### Stated task
Copy every line of the data in which the word "from" occurs.

### Data extract
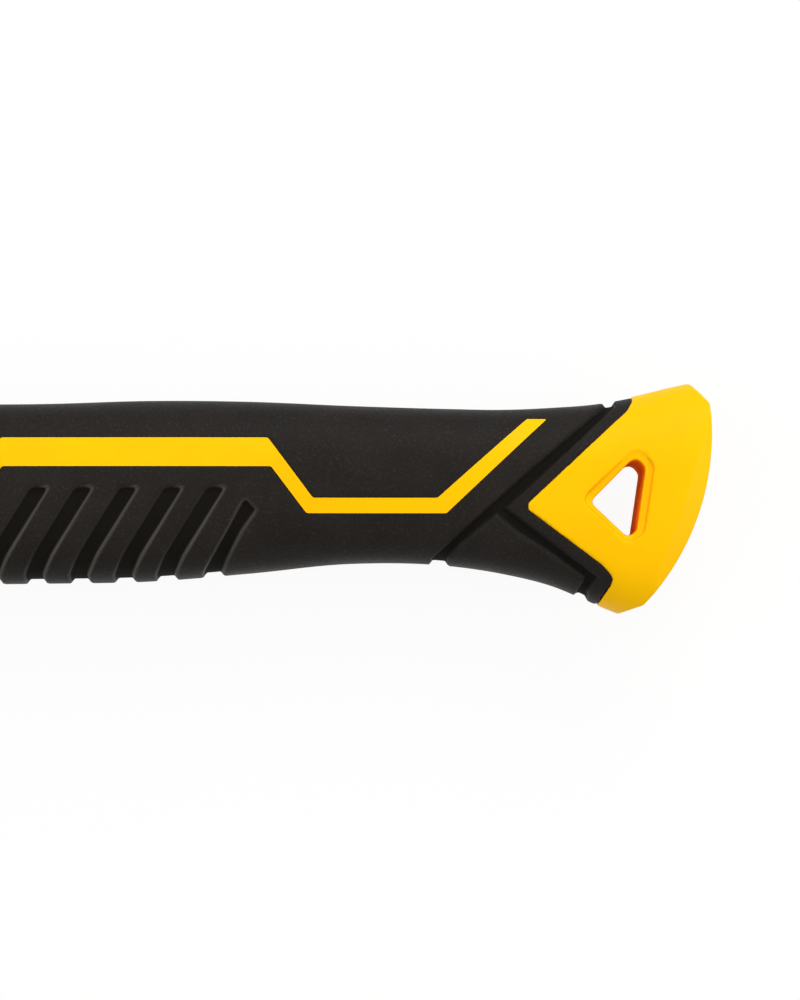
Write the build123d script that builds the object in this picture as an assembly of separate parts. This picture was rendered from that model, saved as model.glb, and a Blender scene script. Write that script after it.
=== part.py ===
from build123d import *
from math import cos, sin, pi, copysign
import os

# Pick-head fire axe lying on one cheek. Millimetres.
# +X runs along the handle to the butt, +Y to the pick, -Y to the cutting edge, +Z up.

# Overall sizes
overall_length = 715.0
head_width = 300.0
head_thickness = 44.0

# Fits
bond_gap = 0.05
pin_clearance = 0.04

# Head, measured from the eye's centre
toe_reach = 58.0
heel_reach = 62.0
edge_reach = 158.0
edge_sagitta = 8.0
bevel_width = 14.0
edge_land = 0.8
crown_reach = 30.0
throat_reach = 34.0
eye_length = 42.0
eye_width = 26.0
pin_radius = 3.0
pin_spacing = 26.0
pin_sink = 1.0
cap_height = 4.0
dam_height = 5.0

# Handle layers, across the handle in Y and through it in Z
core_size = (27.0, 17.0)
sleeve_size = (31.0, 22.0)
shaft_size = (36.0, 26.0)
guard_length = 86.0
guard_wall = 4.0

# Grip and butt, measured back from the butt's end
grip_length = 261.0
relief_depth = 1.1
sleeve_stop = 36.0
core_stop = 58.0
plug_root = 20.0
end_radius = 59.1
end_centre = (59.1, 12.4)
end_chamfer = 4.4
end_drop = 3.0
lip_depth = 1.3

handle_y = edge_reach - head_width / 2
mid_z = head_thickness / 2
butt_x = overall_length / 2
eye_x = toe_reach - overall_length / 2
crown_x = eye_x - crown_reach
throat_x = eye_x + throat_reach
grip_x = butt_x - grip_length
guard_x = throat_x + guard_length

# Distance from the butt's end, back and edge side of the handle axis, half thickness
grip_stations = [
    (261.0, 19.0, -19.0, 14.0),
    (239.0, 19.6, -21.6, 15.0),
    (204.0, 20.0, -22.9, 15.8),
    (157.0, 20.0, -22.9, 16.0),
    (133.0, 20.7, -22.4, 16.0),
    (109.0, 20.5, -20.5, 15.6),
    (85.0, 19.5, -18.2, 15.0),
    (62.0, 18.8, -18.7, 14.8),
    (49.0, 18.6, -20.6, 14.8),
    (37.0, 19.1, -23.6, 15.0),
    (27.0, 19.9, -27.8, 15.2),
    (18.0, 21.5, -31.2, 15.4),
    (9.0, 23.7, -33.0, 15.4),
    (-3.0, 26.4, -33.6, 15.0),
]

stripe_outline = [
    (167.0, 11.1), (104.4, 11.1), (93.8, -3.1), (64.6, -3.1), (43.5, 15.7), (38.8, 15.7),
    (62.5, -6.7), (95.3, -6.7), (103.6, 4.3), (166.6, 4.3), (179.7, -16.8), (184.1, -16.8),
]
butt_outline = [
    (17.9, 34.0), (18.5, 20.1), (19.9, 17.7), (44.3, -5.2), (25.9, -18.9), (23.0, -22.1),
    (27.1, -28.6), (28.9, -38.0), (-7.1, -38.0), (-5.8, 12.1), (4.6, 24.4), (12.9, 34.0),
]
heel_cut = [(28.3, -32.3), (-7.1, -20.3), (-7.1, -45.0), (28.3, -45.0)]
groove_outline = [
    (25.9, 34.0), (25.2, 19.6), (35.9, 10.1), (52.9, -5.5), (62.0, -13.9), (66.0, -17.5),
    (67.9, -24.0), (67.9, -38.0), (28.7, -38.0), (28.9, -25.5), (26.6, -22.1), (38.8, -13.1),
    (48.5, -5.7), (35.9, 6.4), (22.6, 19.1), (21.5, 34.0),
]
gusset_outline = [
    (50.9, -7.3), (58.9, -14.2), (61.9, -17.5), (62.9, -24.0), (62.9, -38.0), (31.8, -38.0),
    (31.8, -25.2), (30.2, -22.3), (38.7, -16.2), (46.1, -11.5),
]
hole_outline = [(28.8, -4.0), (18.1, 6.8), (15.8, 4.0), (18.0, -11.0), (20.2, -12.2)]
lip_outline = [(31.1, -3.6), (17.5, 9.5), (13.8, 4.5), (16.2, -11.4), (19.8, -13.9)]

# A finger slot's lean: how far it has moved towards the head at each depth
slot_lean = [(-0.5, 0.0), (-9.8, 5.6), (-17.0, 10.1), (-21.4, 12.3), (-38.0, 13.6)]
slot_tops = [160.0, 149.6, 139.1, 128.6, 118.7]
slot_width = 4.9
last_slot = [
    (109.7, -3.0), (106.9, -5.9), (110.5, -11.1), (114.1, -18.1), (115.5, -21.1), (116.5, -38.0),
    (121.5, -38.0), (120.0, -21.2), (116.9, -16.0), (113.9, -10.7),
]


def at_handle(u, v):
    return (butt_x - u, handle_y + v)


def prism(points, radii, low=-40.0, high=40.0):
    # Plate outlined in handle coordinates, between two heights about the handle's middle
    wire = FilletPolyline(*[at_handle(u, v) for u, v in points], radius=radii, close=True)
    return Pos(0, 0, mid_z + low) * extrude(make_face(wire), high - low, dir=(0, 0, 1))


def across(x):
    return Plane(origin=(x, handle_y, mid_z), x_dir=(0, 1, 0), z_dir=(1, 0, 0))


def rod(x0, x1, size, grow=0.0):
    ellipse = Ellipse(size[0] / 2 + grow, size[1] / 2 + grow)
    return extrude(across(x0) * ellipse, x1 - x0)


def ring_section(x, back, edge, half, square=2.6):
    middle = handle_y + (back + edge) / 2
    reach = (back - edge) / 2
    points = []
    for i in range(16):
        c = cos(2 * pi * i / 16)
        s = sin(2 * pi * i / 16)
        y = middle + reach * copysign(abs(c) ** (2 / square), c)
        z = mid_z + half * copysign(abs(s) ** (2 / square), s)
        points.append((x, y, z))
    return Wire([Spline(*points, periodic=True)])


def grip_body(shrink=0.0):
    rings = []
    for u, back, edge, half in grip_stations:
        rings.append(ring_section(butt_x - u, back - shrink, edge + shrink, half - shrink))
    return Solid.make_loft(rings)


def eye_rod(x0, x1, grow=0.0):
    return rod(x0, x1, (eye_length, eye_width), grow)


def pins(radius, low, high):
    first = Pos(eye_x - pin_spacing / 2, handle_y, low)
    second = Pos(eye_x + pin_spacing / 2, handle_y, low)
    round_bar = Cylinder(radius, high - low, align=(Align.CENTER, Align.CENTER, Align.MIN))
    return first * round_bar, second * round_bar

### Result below
Write the build123d script that builds the object in this picture as an assembly of separate parts. This picture was rendered from that model, saved as model.glb, and a Blender scene script. Write that script after it.
from build123d import *
from math import cos, sin, pi, copysign
# Head, measured from the eye's centre
# Grip and butt, measured back from the butt's end
# Distance from the butt's end, back and edge side of the handle axis, half thickness